Human history has shown us that there are people who are simply programmed to devote themselves to leadership at all times. Makes sense. They provide a sense of certainty in an uncertain world. A more mature way to put this, I guess, is that Farhan Zaidi had a lot of work to do when he became the President of Baseball Operations and to any reasonable person he’s done a fair job of moving the team off of where they were in 2017 and 2018.
But the Giants will have to go 16-14 to avoid .500 again or 20-10 to end the season 86-76 (which might not even be enough to be a Wild Card). It’s unlikely they will accomplish either result or even somewhere in between. They haven’t been able to escape the gravity well of .500 for nearly three seasons.
Since going 107-55, the Giants are 226-230. The 17th-best record in baseball. They’ve scored 1,958 runs, 23rd in MLB. Their 98 wRC+ is 19th. Their 4.01 ERA is 16th, but their arms have been +44.6 fWAR or 10th-most valuable in MLB. But not this year — when they really needed to sustain their good pitching, they fell down to the bottom third in value (9.3 fWAR – 24th, 4.17 ERA – 20th).
Every offseason feels like a mini rebuild with lots of moving pieces.

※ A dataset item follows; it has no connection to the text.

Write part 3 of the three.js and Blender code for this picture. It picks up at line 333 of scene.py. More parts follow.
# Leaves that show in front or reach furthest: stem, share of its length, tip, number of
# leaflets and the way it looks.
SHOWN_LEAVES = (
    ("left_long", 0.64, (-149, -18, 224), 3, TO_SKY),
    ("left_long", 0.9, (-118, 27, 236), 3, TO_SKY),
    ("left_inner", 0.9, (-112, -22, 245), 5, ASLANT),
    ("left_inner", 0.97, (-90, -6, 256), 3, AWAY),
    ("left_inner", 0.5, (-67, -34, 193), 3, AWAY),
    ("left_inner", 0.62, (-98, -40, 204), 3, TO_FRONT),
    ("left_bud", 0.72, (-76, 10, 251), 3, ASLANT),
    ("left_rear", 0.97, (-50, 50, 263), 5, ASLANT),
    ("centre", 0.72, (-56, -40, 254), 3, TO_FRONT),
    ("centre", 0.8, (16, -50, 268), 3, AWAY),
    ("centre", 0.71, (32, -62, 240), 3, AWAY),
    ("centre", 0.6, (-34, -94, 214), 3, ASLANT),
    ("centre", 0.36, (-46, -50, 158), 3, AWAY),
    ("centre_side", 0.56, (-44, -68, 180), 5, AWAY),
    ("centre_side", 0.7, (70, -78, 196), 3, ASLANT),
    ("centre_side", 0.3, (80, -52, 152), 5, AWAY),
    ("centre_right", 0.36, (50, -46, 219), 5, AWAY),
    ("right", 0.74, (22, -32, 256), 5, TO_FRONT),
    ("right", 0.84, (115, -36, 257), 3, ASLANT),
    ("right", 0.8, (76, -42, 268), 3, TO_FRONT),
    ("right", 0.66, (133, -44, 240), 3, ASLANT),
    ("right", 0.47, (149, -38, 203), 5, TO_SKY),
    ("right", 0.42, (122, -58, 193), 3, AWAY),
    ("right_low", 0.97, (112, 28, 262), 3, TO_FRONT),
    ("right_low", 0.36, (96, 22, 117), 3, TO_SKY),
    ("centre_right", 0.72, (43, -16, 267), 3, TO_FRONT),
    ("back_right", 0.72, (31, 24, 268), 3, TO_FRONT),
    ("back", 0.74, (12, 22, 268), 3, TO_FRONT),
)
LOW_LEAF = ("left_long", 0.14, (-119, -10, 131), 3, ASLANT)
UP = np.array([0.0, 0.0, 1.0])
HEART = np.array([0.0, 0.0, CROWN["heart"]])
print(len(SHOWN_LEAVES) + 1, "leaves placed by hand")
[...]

Sure, they’ve managed to add new players to the mix every season (Bailey, Harrison, and Walker in 2023, Wisely, Ramos, Fitzgerald, and Birdsong this season) but in practice it’s like watching somebody deal with a leaky boat — just as they scoop out the water with a bucket more rushes in.

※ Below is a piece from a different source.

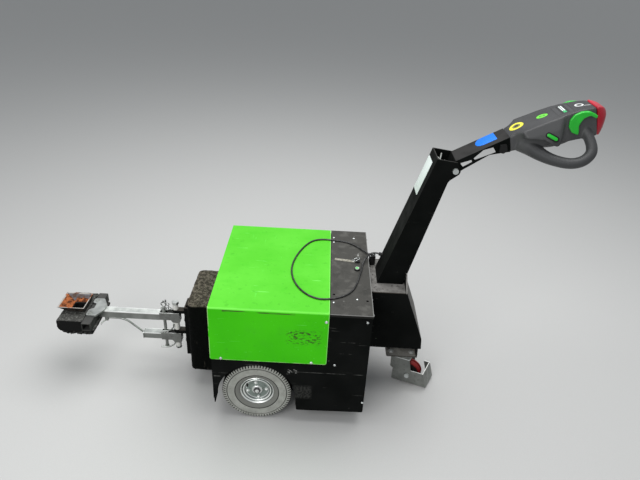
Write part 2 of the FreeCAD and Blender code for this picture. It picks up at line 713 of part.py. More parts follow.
def castor_base():
    """Horizontal plate that takes the castor, with two webs up into the bracket."""
    rear = BODY_LENGTH + BRACKET_REACH - BRACKET_PLATE
    x0 = rear - CASTOR_PLATE_LENGTH
    z1 = CASTOR_PLATE_TOP
    base = plate("xy", [(x0, -CASTOR_HALF_WIDTH, 8), (rear, -CASTOR_HALF_WIDTH, 0),
                        (rear, CASTOR_HALF_WIDTH, 0), (x0, CASTOR_HALF_WIDTH, 8)],
                 z1 - 6, z1)
    under = BRACKET_TOP - BRACKET_PLATE
    profile = [(x0 + 10, z1, 0), (rear, z1, 0), (rear - 4, 289, 20),
               (COLUMN_FOOT_REAR + 12 - BRACKET_PLATE, under, 0), (x0 + 10, under, 0)]
    webs = [plate("xz", profile, y - 3, y + 3) for y in (-24, 24)]
    front = block(x0 + 10, x0 + 16, -40, 40, z1, under)
    return union(base, front, *webs).cut(bracket_rear())


def column_front_x(z):
    return COLUMN_FOOT_FRONT + COLUMN_LEAN * (z - BRACKET_TOP)


def column_rear_x(z):
    return COLUMN_FOOT_REAR + COLUMN_REAR_LEAN * (z - BRACKET_TOP)


def column_outer():
    half = COLUMN_HALF_WIDTH
    slot = COLUMN_REAR_TOP
    corners = [(column_front_x(BRACKET_TOP), BRACKET_TOP, 0),
               (column_rear_x(BRACKET_TOP), BRACKET_TOP, 0),
               (column_rear_x(slot), slot, 30), (PIVOT_X + EAR_RADIUS, PIVOT_Z - 6, EAR_RADIUS - 4),
               (PIVOT_X + 4, 994, 6), (column_front_x(COLUMN_TOP), COLUMN_TOP, 0)]
    return plate("xz", corners, -half, half)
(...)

And so this is 1,575 words of backstory to setup the most compelling argument for why Giants ownership should consider making changes to the team, even if it’s only letting go of one guy. We know the Giants will never be able to compete with the Dodgers (barring a scandal that disrupts Guggenheim Baseball Group), but after 6 seasons, the Giant are looking up at Arizona and San Diego, too.
The Padres have a better international talent pipeline on top of their player development which has afforded them better players they could use or trade. The Diamondbacks are in a strong window of drafting and development, surviving some notable free agent flops (Madison Bumgarner, Jordan Montgomery).

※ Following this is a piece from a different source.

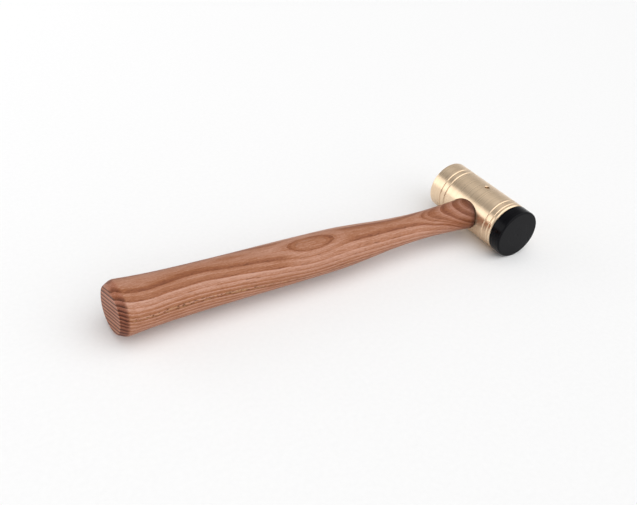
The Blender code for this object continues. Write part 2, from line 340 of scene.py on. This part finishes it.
def make_stud():
    """The set screw behind the face: one thread wound round a core, with a hexagon socket."""
    length = STUD_HIGH.y - STUD_LOW.y
    row_step = STUD_PITCH / STUD_ROWS_PER_TURN
    count = int(length / row_step)
    form = bmesh.new()
    rows = []
    for index in range(count + 1):
        height = length * index / count
        row = []
        for side in range(STUD_SIDES):
            angle = 2 * math.pi * side / STUD_SIDES
            phase = (height / STUD_PITCH + side / STUD_SIDES) % 1
            tooth = 1 - abs(2 * phase - 1)
            lead = min(height, length - height) / STUD_PITCH
            radius = STUD_RADIUS - STUD_THREAD_DEPTH * (1 - tooth * min(1, lead))
            point = (radius * math.cos(angle), radius * math.sin(angle), STUD_LOW.y + height)
            row.append(form.verts.new(point))
        rows.append(row)
    for row, following in zip(rows, rows[1:]):
        for side in range(STUD_SIDES):
            after = (side + 1) % STUD_SIDES
            form.faces.new((row[side], row[after], following[after], following[side]))
    form.faces.new(list(reversed(rows[0])))
    form.faces.new(rows[-1])
    bmesh.ops.recalc_face_normals(form, faces=form.faces)
    mesh = bpy.data.meshes.new("set_screw")
    form.to_mesh(mesh)
    form.free()
    stud = place_object("set_screw", mesh, rotation=ALONG_Y)
    cut(stud, [cylinder_cutter("hexagon", STUD_HEX_ACROSS_FLATS / math.sqrt(3), STUD_LOW.y - CUT_OVERRUN,
                               STUD_LOW.y + STUD_HEX_DEPTH, ALONG_Y, sides=6)])
    shade(stud)
    return stud


def station_at(distance):
    """Width, thickness and squareness at a distance, on a smooth curve through the stations."""
    stations = HANDLE_STATIONS
    index = 0
    while index < len(stations) - 2 and distance > stations[index + 1][0]:
        index += 1
    low, high = stations[index], stations[index + 1]
    before = stations[max(index - 1, 0)]
    after = stations[min(index + 2, len(stations) - 1)]
    span = high[0] - low[0]
    part = (distance - low[0]) / span
    result = []
    for column in (1, 2, 3):
        slope_low = (high[column] - before[column]) / (high[0] - before[0]) * span
        slope_high = (after[column] - low[column]) / (after[0] - low[0]) * span
        result.append(low[column] * (2 * part**3 - 3 * part**2 + 1)
                      + slope_low * (part**3 - 2 * part**2 + part)
                      + high[column] * (3 * part**2 - 2 * part**3)
                      + slope_high * (part**3 - part**2))
    return result


def oval(width, thickness, squareness):
    points = []
    for side in range(HANDLE_SIDES):
        angle = 2 * math.pi * side / HANDLE_SIDES
        cosine, sine = math.cos(angle), math.sin(angle)
        points.append((width / 2 * math.copysign(abs(cosine) ** (2 / squareness), cosine),
                       thickness / 2 * math.copysign(abs(sine) ** (2 / squareness), sine)))
    return points


def flat_ring(distance, outline):
    return [(-distance, y, z) for y, z in outline]


def coped_ring(radius, outline):
    """An outline laid on a cylinder about the head's axis, on the handle's side."""
    return [(-math.sqrt(radius**2 - z**2), y, z) for y, z in outline]


def butt_rings():
    """The chamfered butt with softened edges, from near the middle of its end face forwards."""
    last = HANDLE_STATIONS[-1][0]
    corners = [(0, BUTT_INNER_INSET, 0), (0, BUTT_CHAMFER_INSET, BUTT_END_ROUND),
               (BUTT_CHAMFER_LENGTH, 0, BUTT_SIDE_ROUND), (BUTT_CHAMFER_LENGTH + BUTT_LEAD, 0, 0)]
    rings = []
    for back, inset in softened(corners, steps=8):
        distance = HANDLE_REACH - back
        width, thickness, squareness = station_at(min(distance, last))
        rings.append(flat_ring(distance, oval(width - 2 * inset, thickness - 2 * inset, squareness)))
    return rings


def shoulder_rings():
    """The rounded end of the flare, where it sits on the head."""
    rings = []
    for index in range(SHOULDER_STEPS + 1):
        angle = math.pi / 2 * index / SHOULDER_STEPS
        inset = 2 * SHOULDER_ROUND * (1 - math.cos(angle))
        lift = SHOULDER_ROUND * (1 - math.sin(angle))
        outline = oval(SHOULDER_WIDTH - inset, SHOULDER_THICKNESS - inset, 2)
        rings.append(coped_ring(HEAD_RADIUS + FIT_GAP + lift, outline))
    return rings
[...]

While it’s true that Arizona and San Francisco have both been to the playoffs just once since 2019, which team’s future are most people taking? Don’t most of the online ball knowers hold up Arizona’s World Series run in 2023 as the goal? After ending the first half of this year 49-48, they’re 26-8 in the second half. They’re a model. The Padres will make their third trip to the playoffs in the past 6 seasons and they are better now since ditching Bob Melvin.
The Giants’ ownership group and its edicts (build & contend, the budget is the budget) can present a unique set of challenges for any baseball exec, but every team has unique parameters. Zaidi either hasn’t figured out how to excel within those constraints or ownership is pleased with the results behind the scenes. But the front of house stuff doesn’t look great. It looks fine. Sometimes.
The Giants aren’t better than their peers and haven’t been for a few seasons. I don’t think the goal was only to be better than the Bobby Evans years, but maybe I’m wrong about that. So, while I don’t co-sign the idea that it’s time to clean house, the fact that the Giants have fallen behind most of the competition is certainly reason for concern and complaint.